• Question: How long have you been doing your research, and how long do you plan to continue?

    Asked by jessw98 to Davie, Gemma, James P, James V, Nuala on 23 Jun 2012.
    • Photo: James Verdon

      James Verdon answered on 23 Jun 2012:


      Hi jessw98,

      I started doing research when I did a masters degree at Cambridge, that would’ve been 2005, and I’ve been doing that ever since. So that makes it 7 years, and it’s absolutely flown by!

      Most of that was in university, but I’ve also done a short stint at a couple of oil companies (oil companies do a lot of research relating to the earth as well, so that they can work out where the oil is).

      I’d like to carry on for the rest of my life if I can. I’m in a university at the moment, and my current contract lasts for another 2 years. After that I’ll have to look around and see what’s out there. University work is usually more interesting, but oil companies pay better, so I’ll have to make a decision based on that.

    • Photo: Nuala Carson

      Nuala Carson answered on 23 Jun 2012:


      Hey jessw98,

      I finished my undergraduate in 2009 and started research straight after that, so not that long really. I dont know how long i will continue doing it. I havent decided what i want to do with my life so how knows…

    • Photo: James Pope

      James Pope answered on 24 Jun 2012:


      Hey jessw98, I guess I started researching in the summer of 2007, I worked on two projects, one was for my undergraduate dissertation (our big end of degree project) where I was reading through weather station reports (written by hand) and newspapers from the summer of 1783, when a cloud of gas from an Icelandic volcano called Laki came down over the UK and Europe for the whole summer changing the weather and climate and also causing crops to fail and people to die. At the same time I was working in a summer job in Edinburgh Airport, calculating how much rubbish they generated in the terminal building, and who produced it (passengers, shops, airport staff). I then had to write a report for the airport and made recomendations to the airport.

      The work I did that summer led me to realise that what I really enjoyed was research, so I’ve since then done a Masters which got me into climate modelling. I modelled a way of avoiding global warming called geoengineering I looked into whether we could release a lot of a sulphur dioxide into the stratosphere to create stratospheric sulphates which would reflect incoming solar energy and so in the right amounts would remove the warming caused by the greenhouse gases we are emitting, but the idea of playing around with our atmosphere is very scary so we need to be very sure if it is safe, so I worked on that, which led me to be able to get to doing my PhD.

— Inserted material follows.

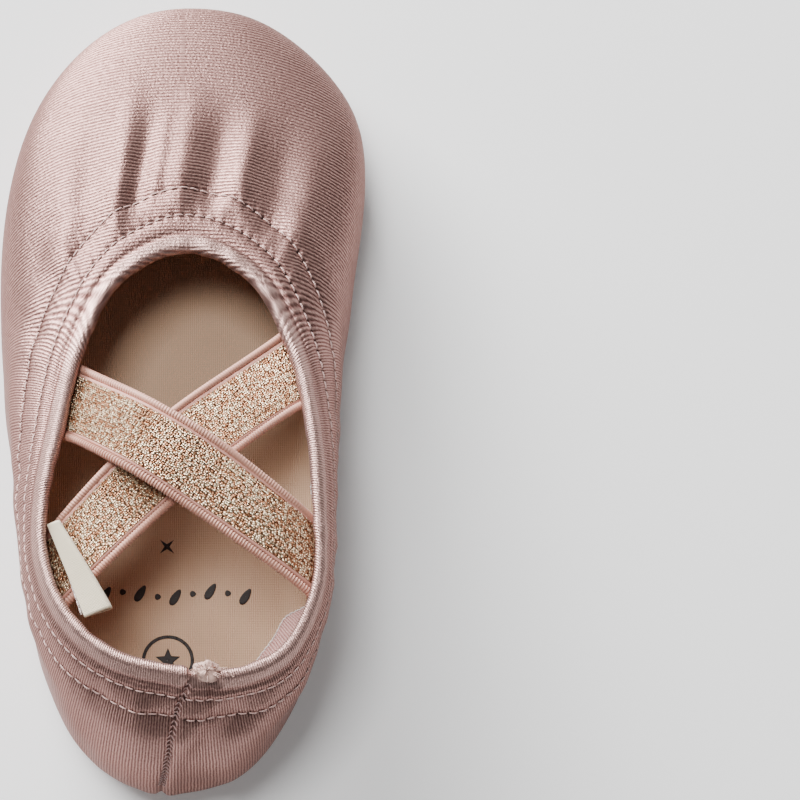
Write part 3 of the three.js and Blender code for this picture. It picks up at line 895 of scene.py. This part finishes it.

      I hope I can keep on researching for the rest of my career after my PhD. I have found that what I really enjoy is finding out new things and the work that goes into making a discovery.

    • Photo: Gemma Purser

      Gemma Purser answered on 26 Jun 2012:


      I have had jobs in science since i finished my degree in 2003 but I would say I have only been doing scientific research since I joined the British Geological Survey. I have been doing Carbon capture and storage research for the past 4 years. There is still so much more to learn and I really enjoy my job. I also think that the problems of the world demand for energy and the use of fossil fuels or nuclear fuels to supply this energy is unlike to change in the near future. I hope I can continue doing research for the rest of my working life.